Our World Today
Widows and orphans, whom the Lord regards as the test of a people’s faith, are systematically robbed by inheritance taxes, and most people, in and out of the church, do not care and are indifferent to the evils of our times.
- R. J. Rushdoony
(Reprinted from Roots of Reconstruction [Vallecito, CA: Ross House Books, 1991], 342–344.)
Recently, I was in an eastern state as an expert witness in a freedom of speech and freedom of religion trial. Two street preachers were on trial and had been arrested and imprisoned earlier. The judge in this case, unlike so many, was courteous and conducted the trial with dignity; however, he readily admitted hearsay evidence against the two preachers. The city brought to the trial a zeal which would have been more appropriate for a case involving rape or murder. I left at the end of the first day, having given my testimony, but the memory of the case remains, together with a sharp awareness of this country’s degeneracy. Pastors and Christian School leaders, and children, are regularly on trial. Widows and orphans, whom the Lord regards as the test of a people’s faith, are systematically robbed by inheritance taxes, and most people, in and out of the church, do not care and are indifferent to the evils of our times.
The other morning I was awakened by a very vivid and horrifying dream.
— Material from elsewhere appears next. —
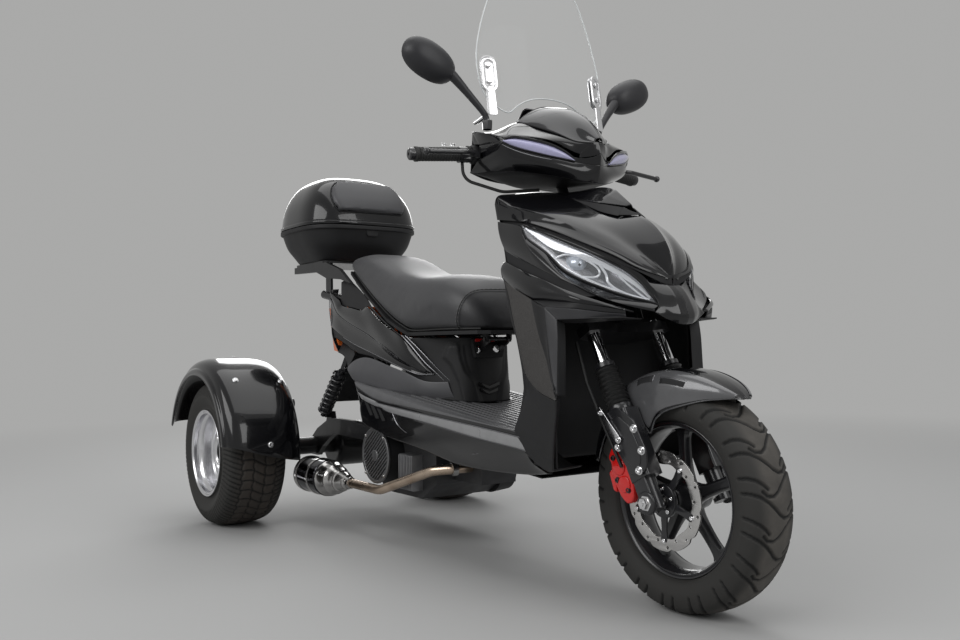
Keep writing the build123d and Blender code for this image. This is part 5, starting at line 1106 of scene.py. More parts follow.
seat_sides = [(234, 62), (250, 102), (300, 126), (380, 137), (480, 143), (600, 150), (700, 155), (800, 155),
              (880, 147), (940, 131), (980, 104), (1003, 66), (1010, 28)]
seat_crown = [(234, 866), (250, 884), (300, 889), (380, 878), (450, 857), (540, 822), (620, 800), (700, 789),
              (780, 788), (850, 782), (915, 763), (960, 733), (990, 692), (1010, 650)]
seat_sole = [(234, 850), (320, 809), (430, 741), (560, 671), (640, 640), (700, 625), (800, 624), (900, 625),
             (1010, 625)]
seat_profile = [(0, 1.0), (0.30, 0.995), (0.58, 0.965), (0.79, 0.88), (0.93, 0.70), (0.995, 0.45), (0.99, 0.22),
                (0.93, 0.06), (0.80, 0.0)]


def seat_row(x, shrink):
    """Section of the seat at x, drawn in by shrink."""
    w = np.interp(x, *zip(*seat_sides)) - shrink
    top = np.interp(x, *zip(*seat_crown)) - shrink
    low = np.interp(x, *zip(*seat_sole)) + shrink * 0.3
    half = natural([(x, w * a, low + (top - low) * b) for a, b in seat_profile], 20)
    return [(p[0], -p[1], p[2]) for p in half[::-1]] + [tuple(p) for p in half[1:]]


seat_sides, seat_crown, seat_sole = [natural(table, 60) for table in (seat_sides, seat_crown, seat_sole)]
stations = np.r_[234, np.linspace(240, 1004, 86), 1009.5]
rows = [seat_row(x, 2.5) for x in stations]
verts = [P(*p) for row in rows for p in row]
n = len(rows[0])
faces = sheet_faces(len(rows), n)
faces += [(i * n, (i + 1) * n, (i + 2) * n - 1, (i + 1) * n - 1) for i in range(len(rows) - 1)]
faces += [tuple(range(n)), tuple((len(rows) - 1) * n + k for k in range(n - 1, -1, -1))]
seat_cover = leather("seat_vinyl", (0.048, 0.048, 0.051), dark_from=P(SEAM_X, 0, 0).x - SEAM_LEAN * 0.70,
                     dark_color=(0.018, 0.018, 0.020))
seat = make("seat_cushion_cover", verts, faces, seat_cover, "seat_body")
swell(seat, 0.0065, 0.004)
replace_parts(seat, "seat_cushion")


# the seam leans, so its x at each height is found in a few steps
front_seam = []
for k in range(41):
    u = k / 40
    x = float(SEAM_X)
    for _ in range(6):
        row = seat_row(x, -0.2)
        z = row[int(round(u * (len(row) - 1)))][2]
        x = SEAM_X + SEAM_LEAN * (z - 700)
    front_seam.append(seat_row(x, -0.2)[int(round(u * (len(row) - 1)))])
sole_line = [seat_row(x, -0.4)[1] for x in np.linspace(250, 985, 60)]
tubes("seat_piping", [(front_seam, 1.5)], rubber, "seat_body", sides=8)
tubes("seat_lower_edge", [(sole_line, 3.0)], rubber, "seat_body", sides=8, mirror=True)
stitches = []
for offset in (-5.5, 5.5):
    line = natural([(p[0] + offset, p[1], p[2] + 0.5) for p in front_seam], 120)
    for k in range(0, 118, 3):
        stitches.append(([tuple(line[k]), tuple(line[k + 1])], 0.55))
tubes("seat_stitching", stitches, material("grey_thread", (0.20, 0.20, 0.20), 0.8, noise=0.2), "seat_body", sides=5)


# ---------------------------------------------------------------- top box
BOX_X, BOX_LENGTH, BOX_WIDTH, BOX_SIDES = 15, 404, 432, 96


def box_power(radius, half_x, half_y):
    """Power of the rounded outline: two is an ellipse and more is squarer."""
    return max(2.2, 2.2 + (1 - radius / min(half_x, half_y)) * 3.0)


def box_solid(name, levels, count, mat, body, low=False, high=False):
    """Wall through levels of (height, shrink, corner radius, move forward), closed below or above if asked."""
    verts = []
    for z, shrink, radius, move in natural(levels, count):
        half_x, half_y = (BOX_LENGTH - shrink) / 2, (BOX_WIDTH - shrink) / 2
        power = 2 / box_power(radius, half_x, half_y)
        for c, s in circle(0, 0, 1, BOX_SIDES):
            verts.append(P(BOX_X + move + math.copysign(abs(c) ** power, c) * half_x,
                           math.copysign(abs(s) ** power, s) * half_y, z))
    faces = sheet_faces(count, BOX_SIDES, ring=True)
    if low:
        faces.append(tuple(range(BOX_SIDES - 1, -1, -1)))
    if high:
        faces.append(tuple((count - 1) * BOX_SIDES + k for k in range(BOX_SIDES)))
    return make(name, verts, faces, mat, body, angle=35)


tub = box_solid("box_tub_shell", [(881, 132, 70, 0), (884, 118, 74, 0), (906, 88, 80, 0), (932, 52, 92, 0),
                                  (960, 30, 98, 0), (984, 15, 106, 0)], 30, matte, "chassis", low=True)
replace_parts(tub, "box_tub")
box_solid("box_tub_rim", [(983, 14, 106, 0), (984, 3, 110, 0), (988, 1, 111, 0), (994, 1, 111, 0), (997, 3, 110, 0),
                          (997.6, 12, 108, 0)], 14, matte, "chassis")
box_solid("box_tub_inside", [(997.6, 12, 108, 0), (985, 24, 104, 0), (932, 62, 88, 0), (890, 122, 68, 0),
                             (888, 160, 60, 0)], 16, dark, "chassis", high=True)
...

In my dream, I was back at the courtroom (where in fact no local pastor came to give open support, being fearful of the hostility or disfavor of the city fathers). In my dream, three mildly friendly men unrelated to the trial offered to drive me to the airport. There was an oppressive darkness in the air and in the minds of men. All had left faith and morality behind, and the world was Christless. We stopped at an intersection; a nearly naked black girl of about 12 years ran crying to the automobile, asking help. I demanded that she be taken in. Just then, a van, going in the opposite direction, pulled alongside of us; the two men in the cab, one black, one white, demanded the girl’s return. They mistook my refusal’s reason, and offered to sell her, adding that they could supply any age or color, any sex, for any purpose. I demanded the driver gun the motor and leave, and we escaped the slave-wagon. I asked the frightened girl her name, and she had none, only “girl.” The three men told me the girl was my “problem”; they wanted no part of “stolen property.” I realized I was in a slave world without Christ and Scripture, the law-word of God. Then I woke up with the recognition that the world I live in and the world of my dream are not very far apart.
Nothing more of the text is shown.